Enjoy items from our Lo Dat, Vietnamese clay pot grills. These are charcoal grills reflective of the Japanese style grill, the Robata, bring a unique flavor to the grilled asparagus and Robata Pork Stuffed Shiitake Mushrooms.
— Chef Thai
-
This tasting menu celebrates Chinese-Vietnamese Cuisine and explores the adapted depths of flavors that roots from the ruling Chinese Dynasties that lasted over 1000 years. The Chinese brought culinary techniques like stir-frying and deep-frying, an array of noodles, dumplings, and even chopsticks.
This menu explores Chinese-derived cosmological principles of yin and yang, or balance in cuisine as well as the five elements, Ngũ Hành. These 5 elements Metal, Wood, Water, Fire & Earth, are believed to control the change and movement of the universe.

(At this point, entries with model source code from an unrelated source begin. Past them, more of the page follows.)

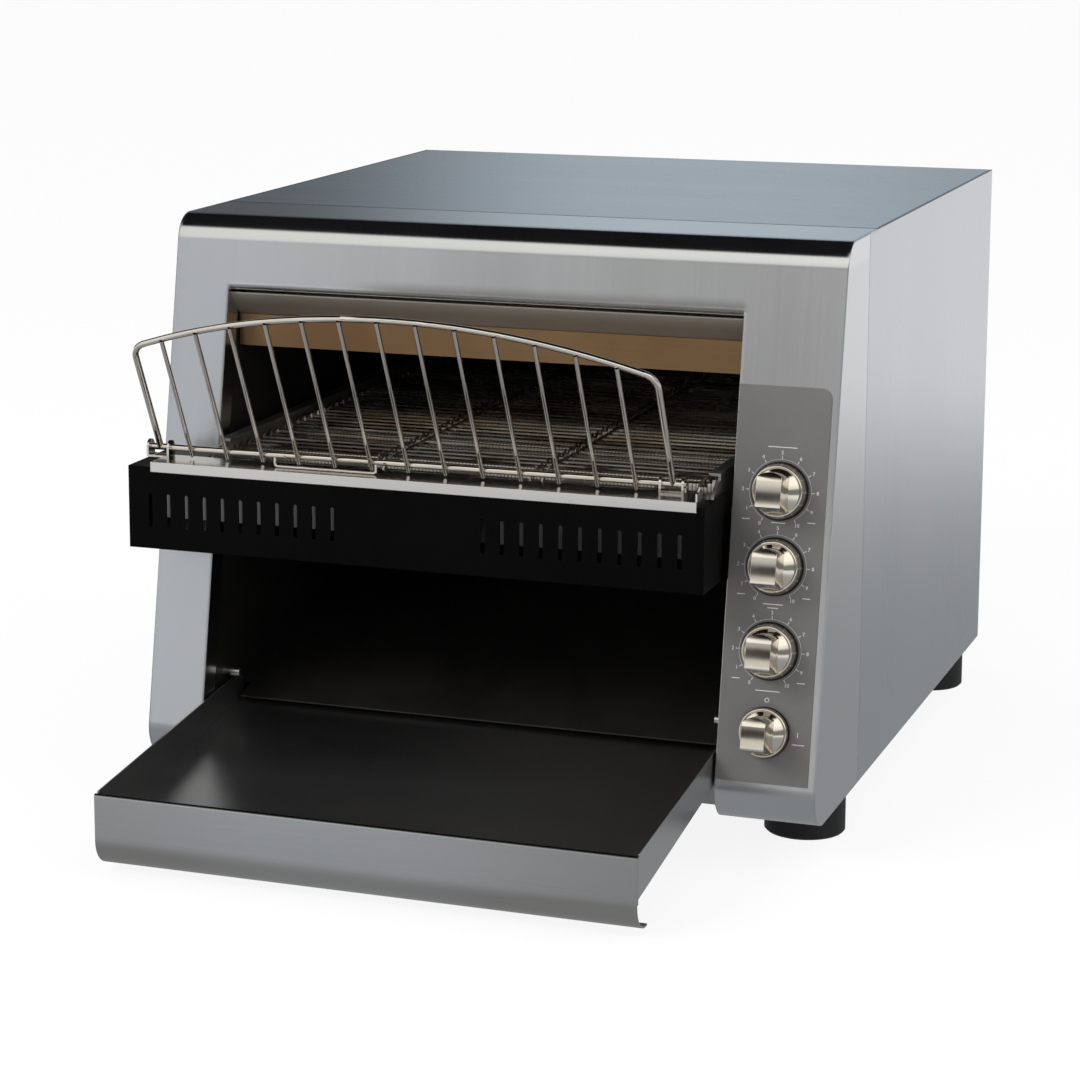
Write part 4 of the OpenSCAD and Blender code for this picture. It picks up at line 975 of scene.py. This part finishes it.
@dataclass
class Knob:
    """A plated control knob: a flared skirt with a raised rim, a dome, and a grip arched at one end.

    It is drawn on its own axis, with +Z out of the panel and +Y towards the arched end.
    """

    radius: float
    flare: float
    rim_height: float
    grip_width: float
    grip_height: float = 0.031
    rim_width: float = 0.0016
    dome: float = 0.005
    chin: float = 0.0046
    cap_tilt_deg: float = 20.0
    crown_deg: tuple[float, float] = (-2.0, 5.0)
    crown_steps: int = 7
    foot_round: float = 0.0003
    foot_band: float = 0.0010
    arch_inset: float = 0.0026
    foot_gap: float = 0.0004
    brow: float = 0.0081
    sunk: float = 0.001
    edge_round: float = 0.0007
    sharp_deg: float = 20.0
    smooth_deg: float = 14.0
    arch_steps: int = 16
    corner_steps: int = 4
    segments: int = 96

    @property
    def well(self) -> float:
        """Radius inside the rim."""
        return self.radius - self.flare - self.rim_width

    @property
    def dish(self) -> float:
        """Height of the skirt just inside the rim."""
        return self.rim_height - self.rim_width / 2

    def skirt(self, shape: bmesh.types.BMesh) -> None:
        """Spins the skirt's outline, from its foot over the flare and rim to the middle of the dome.

        Args:
            shape: The shape it is added to.
        """
        r, bead, top, band = self.radius, self.rim_width / 2, self.radius - self.flare, self.foot_band
        outline = [(0.0, 0.0), (r - self.foot_round, 0.0), (r, self.foot_round), (r, band)]
        outline += [
            (top + self.flare * (1 - share) ** 2, band + (self.dish - band) * share)
            for share in (0.2, 0.4, 0.6, 0.8, 1.0)
        ]
        outline += [
            (top - bead + bead * math.cos(turn), self.dish + bead * math.sin(turn))
            for turn in (math.radians(d) for d in range(10, 180, 10))
        ]
        outline += [
            (self.well * share, self.dish + self.dome * (1 - share * share))
            for share in (1.0, 0.97, 0.9, 0.8, 0.65, 0.5, 0.35, 0.2, 0.0)
        ]
        points = [shape.verts.new((x, 0.0, z)) for x, z in outline]
        edges = [shape.edges.new(pair) for pair in zip(points, points[1:])]
        bmesh.ops.spin(
            shape, geom=points + edges, cent=(0, 0, 0), axis=(0, 0, 1), angle=2 * math.pi,
            steps=self.segments, use_merge=True,
        )
        bmesh.ops.remove_doubles(shape, verts=shape.verts, dist=MERGE_DISTANCE)

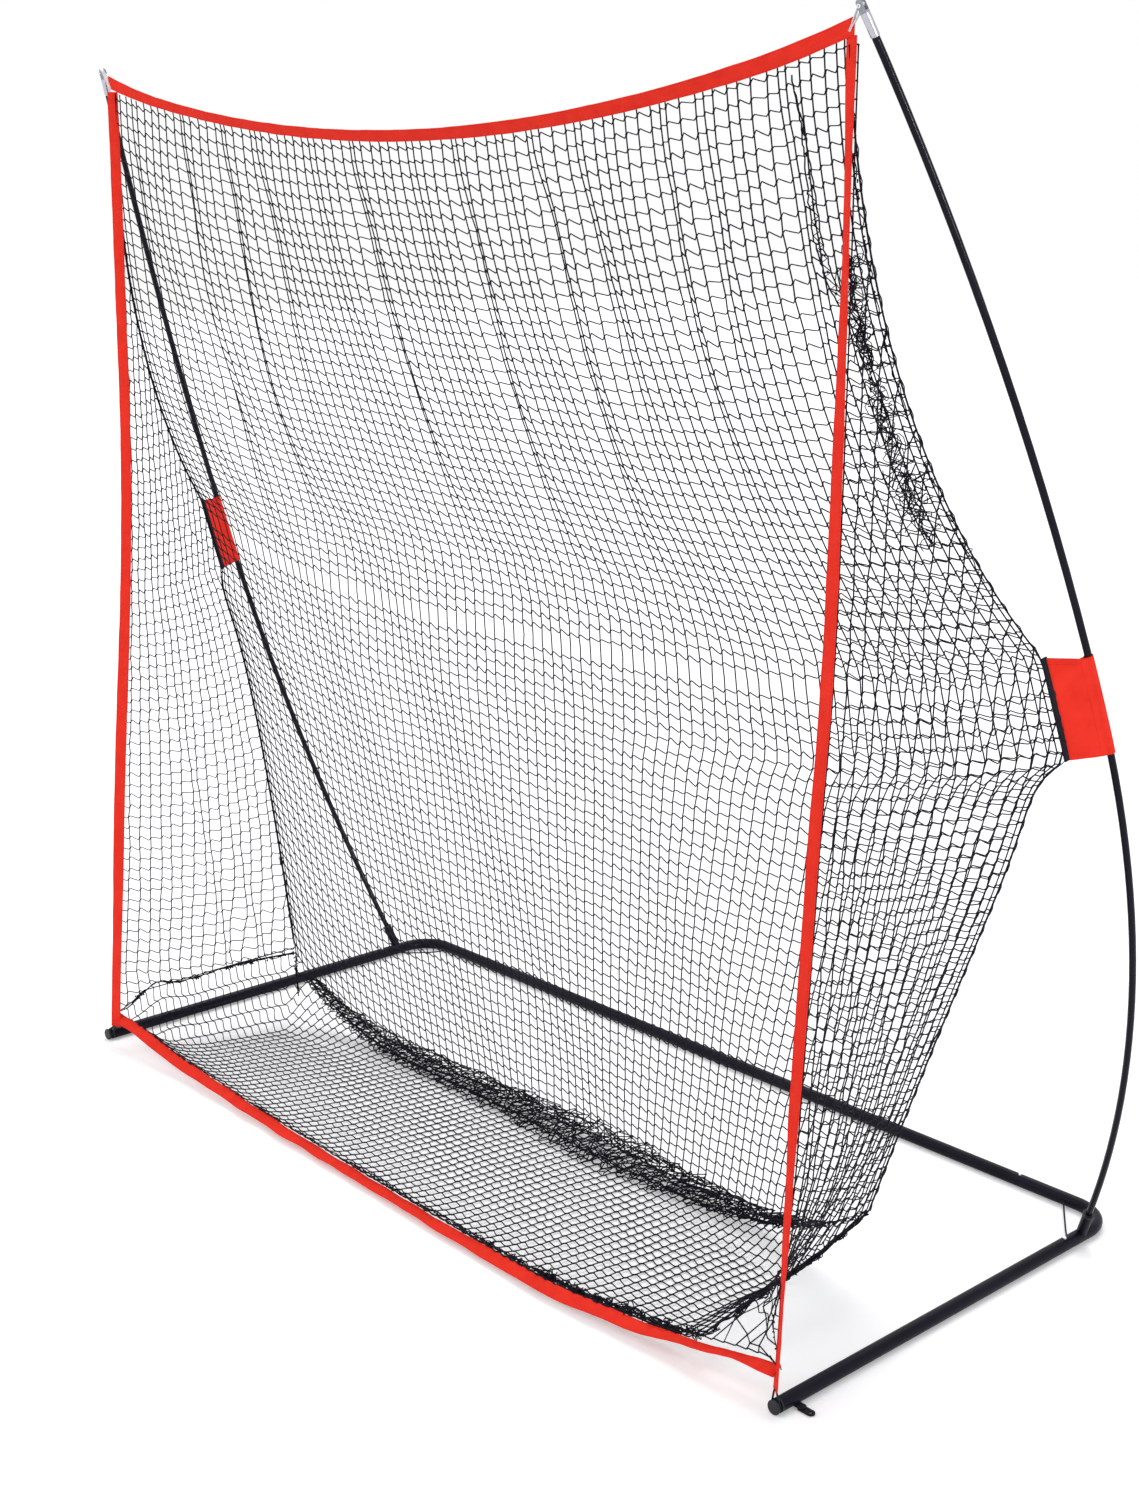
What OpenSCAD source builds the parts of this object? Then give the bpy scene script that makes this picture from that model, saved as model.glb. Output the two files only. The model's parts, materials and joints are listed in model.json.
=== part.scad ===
// Pitching target net: a tubular base on the ground, two spring poles bent
// outwards as bows, and a net held open between the pole tips, the end caps
// of the legs and two sleeves on the poles.
// X runs from left to right as the pitcher sees it, Y runs away from the
// pitcher and Z up. The origin is on the ground at the middle of the footprint.

/* [Base tubes] */
// Distance between the two legs, centre to centre
leg_spacing = 2070; // [1900:10:2200]
// Depth from the end caps' faces to the back of the rear bar
base_depth = 963; // [900:1:1050]
// Outside diameter of the base tubes
tube_d = 25.4; // [24:0.2:28]
// Wall of the base tubes
tube_wall = 1.5; // [1.2:0.1:1.8]
// Centreline radius of the corner bends
bend_r = 75; // [65:1:90]
// Straight arm of a corner between its bend and the rear bar
corner_arm = 98; // [80:1:120]
// Length of a plug-in end inside the next tube
stub_len = 62; // [54:1:75]
// Wall of the plug-in ends
stub_wall = 1.2; // [1:0.1:1.4]
// Radial play of a plug-in end
stub_play = 0.1; // [0.05:0.01:0.15]
// Length of the joiner in the middle of the rear bar
joiner_len = 160; // [140:2:200]

/* [Spring buttons] */
// Diameter of a button's head
button_d = 7.8; // [7:0.1:8.4]
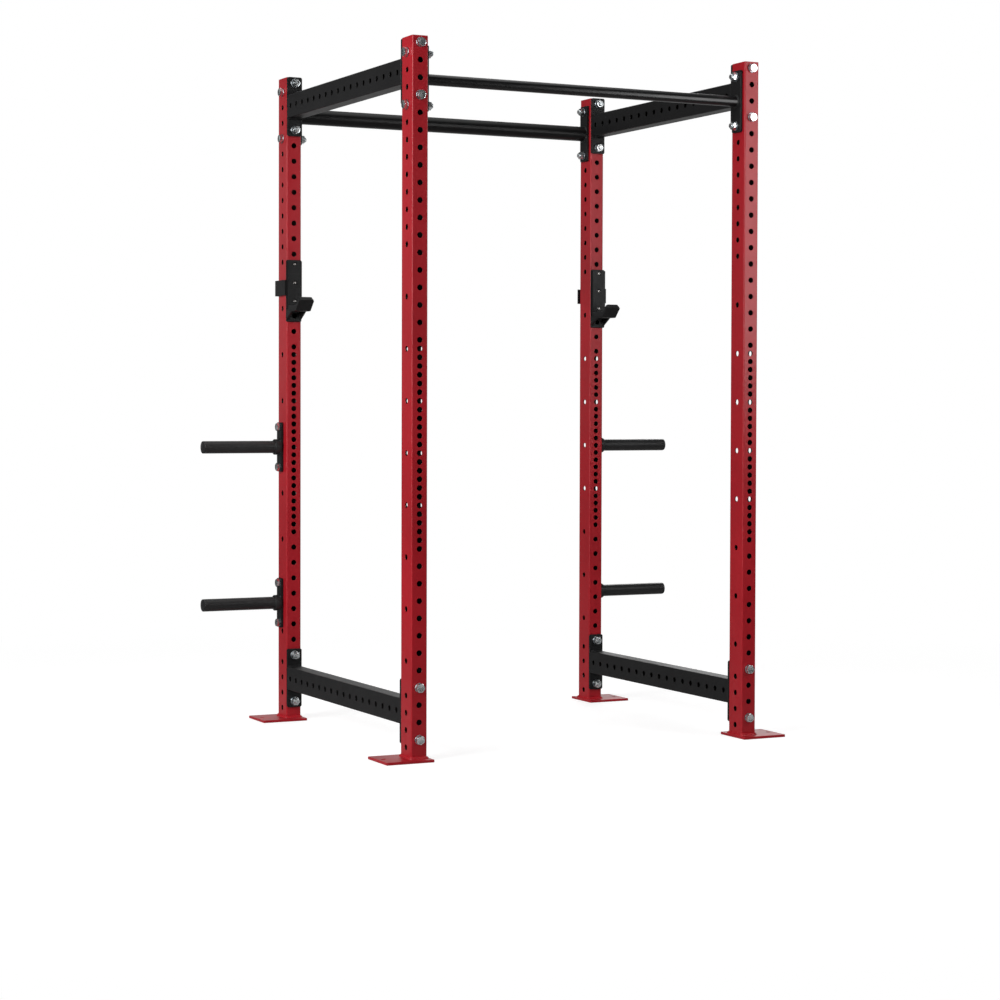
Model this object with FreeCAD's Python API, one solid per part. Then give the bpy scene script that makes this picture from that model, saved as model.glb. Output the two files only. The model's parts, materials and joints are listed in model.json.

In the culinary realm of Chinese influence in Vietnamese cuisine, ultimate balance is created by highlighting these fundamental principles with a combination of hot/cold, salty/sweet, sour/bitter, crispy vs soft and silky dishes.
— Chef Thai
-
This tasting menu celebrates French-Vietnamese Cuisine. The French colonization of Vietnam began in the 1880s and lasted six decades. This time had a profound impact on the lives of Vietnamese people. Culinarily, the French brought staple dishes and items such as pates, sauces, butter, yogurt, flan, coffee & baguette. Due to the historic and unwavering resilience of the Vietnamese people, they rose above and regained control of their land and refined their new culinary flavors and techniques to reflect many dishes we all know and love today such as phô & banh mi.
—Chef Thai
-
Chef Thai’s special summer tasting menu celebrates Vung Tàu, a port city on a southern peninsula in Vietnam. Think sunshine, white sandy beaches and an ocean setting experience, Vung Tàu is known for its vast seafood restaurants, serving fresh caught seafood that comes directly from the Eastern Sea.
Vung Tàu is known for fantastic seafood restaurants and fisheries where you pick and choose your favorite seafood to be grilled or steamed right on the beach. Beach-goers enjoy ocean side snacks from the local vendors that walk along the beach while fresh seafood is being prepared to your liking.